There was a thread on python-dev about Zope's version of rexec
(RestrictedPython?) which looked promising on casual inspection.

Cheers,
mwh

--
> It might get my attention if you'd spin around in your chair,
> spoke in tongues, and puked jets of green goblin goo.
I can arrange for this. ;-) -- Barry Warsaw & Fred Drake
 
A

Alex Martelli

Rainer said:
Now that rexec is gone, is there any code or information available on
executing Python in a restricted environment? And before I roll my own
solution, exactly where the security holes in rexec anyway?

(I know one way of getting a restricted environment: butcher the Python
interpreter by removing everything that's even remotely dangerous, use
Python only for restricted execution, and do everything else in a C++
program that embeds the butchered Python interpreter. I'd like to avoid
doing that, for obvious reasons.)

Actually, such a "butchered" Python interpreter might be a fun and
useful project indeed. You would have to add programmable limits on
resource consumptions -- e.g., memory allocatable by the script,
time (CPU or maybe elapsed) usable thereby, etc. And you should rename
everything, say to use Qy instead of Py, so that a normal and a
butchered interpreter could easily be embedded in the same program.

Once the hard work of "butchering" is done, you might in fact quite
easily expose "the butchered interpreter" via an extension module for
Python proper -- no need to do "everything in C++", you'd just have two
separate Pythons, a full-function one and a seriously-hobbled one.

Not *QUITE* as good as running untrusted code in a separate "jail"'d
process, perhaps, but probably the closest you can come to that on
such environments as Windows. Note that the need to add resource
limitations is crucial (and was never addressed by rexec, making it
pretty useless to ward against denial-of-service kinds of attacks!).


Alex
 
R

Rainer Deyke

Alex said:
Actually, such a "butchered" Python interpreter might be a fun and
useful project indeed. You would have to add programmable limits on
resource consumptions -- e.g., memory allocatable by the script,
time (CPU or maybe elapsed) usable thereby, etc. And you should
rename everything, say to use Qy instead of Py, so that a normal and a
butchered interpreter could easily be embedded in the same program.


That might be a useful project, but it also sounds like a lot of work. I
don't think I'll be going that route.

As it turns out, I can solve my security problem in a different way
entirely: by confirming that any Python code I run is from a trusted source.
No need to run untrusted code at all.
 
R

Rainer Deyke

Terry said:
Suggest you google last year of c.l.py for 'rexec'. Also check out
py-dev summaries of last fall for discussion of why removed.

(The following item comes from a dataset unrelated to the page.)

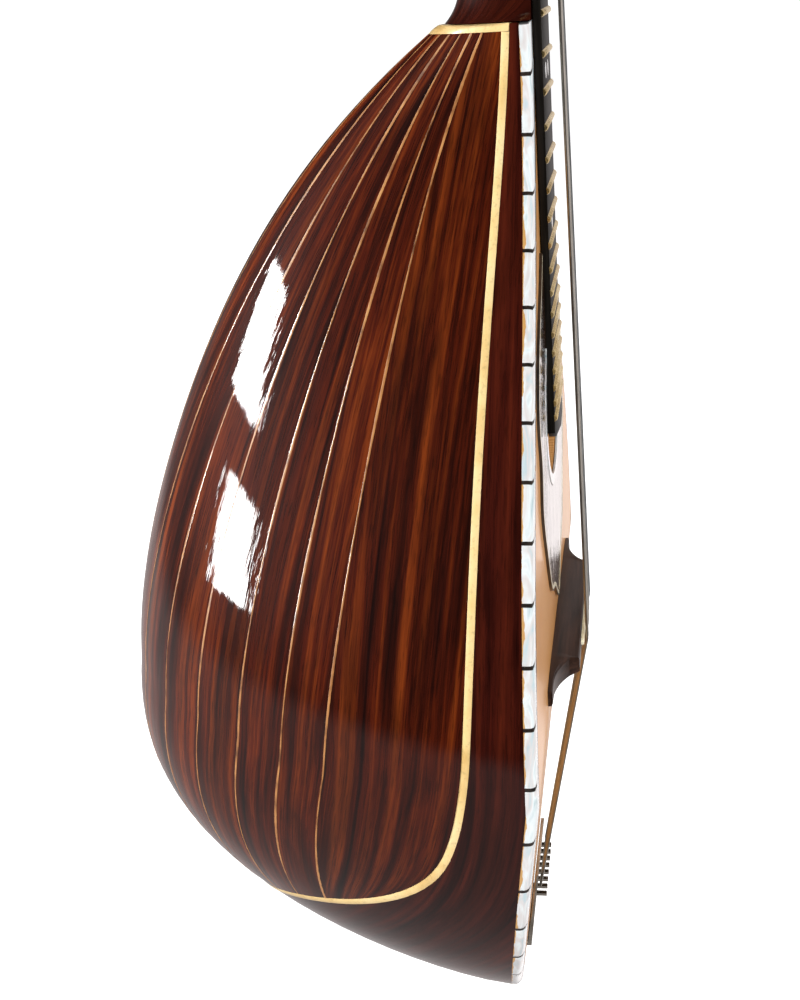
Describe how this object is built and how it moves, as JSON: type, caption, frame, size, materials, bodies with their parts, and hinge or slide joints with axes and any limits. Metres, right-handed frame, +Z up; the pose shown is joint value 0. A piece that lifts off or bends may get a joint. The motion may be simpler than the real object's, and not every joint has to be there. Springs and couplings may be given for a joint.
{
  "type": "bowl-back mandolin",
  "caption": "Bowl-back mandolin with a ribbed rosewood bowl, bent soundboard, pearl edging, paired strings and geared tuning knobs.",
  "frame": {"origin": "back of the neck just below the head, where a wall hanger's yoke holds the instrument", "axes": "+Z up along the neck towards the head, +Y towards the back of the bowl, +X towards the treble side"},
  "size_m": [0.2106, 0.1504, 0.5761],
  "materials": {
    "rosewood": "high gloss varnish",
    "dark_wood": "high gloss varnish",
    "light_line": "gloss",
    "inner_wood": "bare",
    "spruce": "gloss varnish",
    "pearl": "polished mother of pearl",
    "hole_ring": "polished mother of pearl",
    "guard_plate": "gloss tortoiseshell",
    "bridge_wood": "satin",
    "bone": "satin",
    "neck_wood": "high gloss varnish",
    "ebony": "satin",
    "head_veneer": "high gloss varnish",
    "nickel": "polished",
    "brass": "polished",
    "brass_post": "polished",
    "button": "gloss",
    "plain_string": "polished",
    "wound_string": "wound bronze"
  },
  "bodies": {
    "instrument": {"rib_01": "rosewood", "rib_02": "rosewood", "rib_03": "rosewood", "rib_04": "rosewood", "rib_05": "rosewood", "rib_06": "rosewood", "rib_07": "rosewood", "rib_08": "rosewood", "rib_09": "rosewood", "rib_10": "rosewood", "rib_11": "rosewood", "rib_12": "rosewood", "rib_13": "rosewood", "wide_rib_bass": "rosewood", "wide_rib_treble": "rosewood", "rim_band": "dark_wood", "light_line": "light_line", "heel_strip": "light_line", "neck_block": "inner_wood", "tail_block": "inner_wood", "brace_upper": "inner_wood", "brace_lower": "inner_wood", "lining": "inner_wood", "soundboard": "spruce", "pearl_edging": "pearl", "hole_ring": "hole_ring", "pickguard": "guard_plate", "bridge": "bridge_wood", "saddle": "bone", "neck": "neck_wood", "fingerboard": "ebony", "nut": "bone", "head_veneer": "head_veneer", "tailpiece": "nickel", "tuner_plate_bass": "brass", "tuner_plate_treble": "brass", "string_g_1": "wound_string", "string_g_2": "wound_string", "string_d_1": "wound_string", "string_d_2": "wound_string", "string_a_1": "plain_string", "string_a_2": "plain_string", "string_e_1": "plain_string", "string_e_2": "plain_string"},
    "knob_bass_1": {"knob_bass_1": "button"},
    "post_bass_1": {"post_bass_1": "brass_post"},
    "knob_bass_2": {"knob_bass_2": "button"},
    "post_bass_2": {"post_bass_2": "brass_post"},
    "knob_bass_3": {"knob_bass_3": "button"},
    "post_bass_3": {"post_bass_3": "brass_post"},
    "knob_bass_4": {"knob_bass_4": "button"},
    "post_bass_4": {"post_bass_4": "brass_post"},
    "knob_treble_1": {"knob_treble_1": "button"},
    "post_treble_1": {"post_treble_1": "brass_post"},
    "knob_treble_2": {"knob_treble_2": "button"},
    "post_treble_2": {"post_treble_2": "brass_post"},
    "knob_treble_3": {"knob_treble_3": "button"},
    "post_treble_3": {"post_treble_3": "brass_post"},
    "knob_treble_4": {"knob_treble_4": "button"},
    "post_treble_4": {"post_treble_4": "brass_post"}
  },
  "joints": [
    {"name": "knob_bass_1_turn", "type": "hinge", "parent": "instrument", "child": "knob_bass_1", "pos_m": [-0.015, 0.00849, 0.01877], "axis": [1, 0, 0], "continuous": true},
    {"name": "post_bass_1_turn", "type": "hinge", "parent": "instrument", "child": "post_bass_1", "pos_m": [-0.015, -0.00924, 0.02914], "axis": [0, 0.9903, -0.1392], "continuous": true},
    {"name": "knob_bass_2_turn", "type": "hinge", "parent": "instrument", "child": "knob_bass_2", "pos_m": [-0.015, 0.01155, 0.04056], "axis": [1, 0, 0], "continuous": true},
    {"name": "post_bass_2_turn", "type": "hinge", "parent": "instrument", "child": "post_bass_2", "pos_m": [-0.015, -0.00618, 0.05092], "axis": [0, 0.9903, -0.1392], "continuous": true},
    {"name": "knob_bass_3_turn", "type": "hinge", "parent": "instrument", "child": "knob_bass_3", "pos_m": [-0.015, 0.01461, 0.06234], "axis": [1, 0, 0], "continuous": true},
    {"name": "post_bass_3_turn", "type": "hinge", "parent": "instrument", "child": "post_bass_3", "pos_m": [-0.015, -0.00312, 0.07271], "axis": [0, 0.9903, -0.1392], "continuous": true},
    {"name": "knob_bass_4_turn", "type": "hinge", "parent": "instrument", "child": "knob_bass_4", "pos_m": [-0.015, 0.01767, 0.08413], "axis": [1, 0, 0], "continuous": true},
    {"name": "post_bass_4_turn", "type": "hinge", "parent": "instrument", "child": "post_bass_4", "pos_m": [-0.015, -0.00006, 0.09449], "axis": [0, 0.9903, -0.1392], "continuous": true},
    {"name": "knob_treble_1_turn", "type": "hinge", "parent": "instrument", "child": "knob_treble_1", "pos_m": [0.015, 0.00849, 0.01877], "axis": [1, 0, 0], "continuous": true},
    {"name": "post_treble_1_turn", "type": "hinge", "parent": "instrument", "child": "post_treble_1", "pos_m": [0.015, -0.00924, 0.02914], "axis": [0, 0.9903, -0.1392], "continuous": true},
    {"name": "knob_treble_2_turn", "type": "hinge", "parent": "instrument", "child": "knob_treble_2", "pos_m": [0.015, 0.01155, 0.04056], "axis": [1, 0, 0], "continuous": true},
    {"name": "post_treble_2_turn", "type": "hinge", "parent": "instrument", "child": "post_treble_2", "pos_m": [0.015, -0.00618, 0.05092], "axis": [0, 0.9903, -0.1392], "continuous": true},
    {"name": "knob_treble_3_turn", "type": "hinge", "parent": "instrument", "child": "knob_treble_3", "pos_m": [0.015, 0.01461, 0.06234], "axis": [1, 0, 0], "continuous": true},
    {"name": "post_treble_3_turn", "type": "hinge", "parent": "instrument", "child": "post_treble_3", "pos_m": [0.015, -0.00312, 0.07271], "axis": [0, 0.9903, -0.1392], "continuous": true},
    {"name": "knob_treble_4_turn", "type": "hinge", "parent": "instrument", "child": "knob_treble_4", "pos_m": [0.015, 0.01767, 0.08413], "axis": [1, 0, 0], "continuous": true},
    {"name": "post_treble_4_turn", "type": "hinge", "parent": "instrument", "child": "post_treble_4", "pos_m": [0.015, -0.00006, 0.09449], "axis": [0, 0.9903, -0.1392], "continuous": true}
  ],
  "couplings": [
    {"joint": "post_bass_1_turn", "follows": "knob_bass_1_turn", "ratio": 0.071429},
    {"joint": "post_bass_2_turn", "follows": "knob_bass_2_turn", "ratio": 0.071429},
    {"joint": "post_bass_3_turn", "follows": "knob_bass_3_turn", "ratio": 0.071429},
    {"joint": "post_bass_4_turn", "follows": "knob_bass_4_turn", "ratio": 0.071429},
    {"joint": "post_treble_1_turn", "follows": "knob_treble_1_turn", "ratio": 0.071429},
    {"joint": "post_treble_2_turn", "follows": "knob_treble_2_turn", "ratio": 0.071429},
    {"joint": "post_treble_3_turn", "follows": "knob_treble_3_turn", "ratio": 0.071429},
    {"joint": "post_treble_4_turn", "follows": "knob_treble_4_turn", "ratio": 0.071429}
  ]
}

I see... It turns out that, short of modifying the Python interpreter, there
is no way to get real security. '"".__class__' gives access to 'str', 'str'
gives access to 'object', and 'object' gives access to 'file'.
 
E

Erik Max Francis

Rainer said:
As it turns out, I can solve my security problem in a different way
entirely: by confirming that any Python code I run is from a trusted
source.
No need to run untrusted code at all.

Yes, that sounds like the most reasonable approach.
 
C

Cameron Laird

.
.
.
Actually, such a "butchered" Python interpreter might be a fun and
useful project indeed. You would have to add programmable limits on
resource consumptions -- e.g., memory allocatable by the script,
time (CPU or maybe elapsed) usable thereby, etc. And you should rename

Good instincts! Yes, some of the recent work in regard to
safe interpretation that I find most interesting focuses
on precisely this: resource management. That's as op-
posed to the rather static causal tracing where Java's
core security theoreticians have put their attention.
I know there are people working with Java who care about
resource management; I don't *think* their results are
showing up in the libraries Sun specifies.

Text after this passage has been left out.